Me Andrew Galliano : Généralement un agent de probation se limite à évaluer le risque de récidive, ici, on parle plutôt d’une évaluation globale, qui tient compte de l’historique personnel, du contexte communautaire et des expériences de discrimination. À la fin, le rapport propose des conditions précises qui, si elles sont respectées, contribuent à réduire concrètement le risque de récidive.
Dans cette affaire, ce sont justement ces recommandations formulées par les experts qui ont été prises en considération. La juge a estimé que ces conditions permettraient à M. Paris de rester sur la bonne voie. Ainsi, alors que le rapport présentenciel évaluait son risque de récidive comme étant « moyen », les experts considéraient qu’avec l’application de ces conditions, ce risque pouvait être significativement diminué. C’est là tout l’intérêt et la valeur ajoutée de cet outil.
Au Québec, c’est une première, alors que l’EIOEC est déjà utilisé ailleurs au pays. Comment expliquez-vous ce décalage?

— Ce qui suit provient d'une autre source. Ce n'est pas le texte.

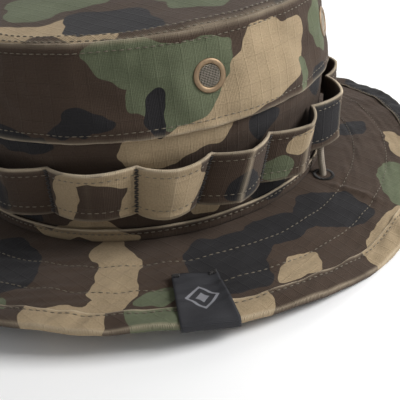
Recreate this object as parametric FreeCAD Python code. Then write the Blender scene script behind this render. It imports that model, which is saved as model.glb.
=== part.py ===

Me Sharon Sandiford : Oui, on constate que dans d’autres provinces, l’utilisation de cet outil s’est faite plus tôt et de manière plus fluide. Au Québec, le processus a pris plus de temps. Mais aujourd’hui, l’outil existe et il est essentiel que les juristes sachent comment s’en servir, et que les juges soient ouverts à en tenir compte.
Il faut comprendre que ce rapport est un outil parmi d’autres pour aider à déterminer la peine la plus juste et la plus appropriée. Dans d’autres provinces, il a surtout été utilisé pour évaluer la culpabilité morale de l’accusé, ce qui est essentiel dans l’analyse de la proportionnalité de la peine.
L’idée est de prendre en compte l’impact du racisme systémique et de la discrimination sur le parcours du délinquant. Mais il s’agit d’un facteur parmi plusieurs. Généralement, un rapport présentenciel est aussi produit en parallèle, afin d’évaluer d’autres aspects qui s’ajoutent à l’analyse.
Dans ce dossier, le rapport faisait partie des éléments qui ont conduit la juge à imposer une peine de 24 mois. Cette décision reflète un équilibre entre différents paramètres : la gravité de l’infraction, les facteurs aggravants, mais aussi les facteurs atténuants relevés dans le rapport.
Me Andrew Galliano : Il est important de préciser que ce type de rapport ne constitue pas une réduction automatique de peine. Ce qu’a fait la juge, c’est utiliser le rapport comme un élément d’analyse pour évaluer la culpabilité morale de l’accusé et la mettre en balance avec la gravité objective de l’infraction. Il serait donc erroné de dire que la peine a été réduite à cause du rapport.
En réalité, ce rapport est un outil qui permet de mieux comprendre certains facteurs contextuels pouvant diminuer la culpabilité morale, ce qui peut influencer la sentence. Mais c’est exactement le même principe qu’un rapport présentenciel qui conclurait, par exemple, que le risque de récidive est faible. Dans les deux cas, ce sont des éléments qui orientent le juge, sans jamais dicter mécaniquement la peine.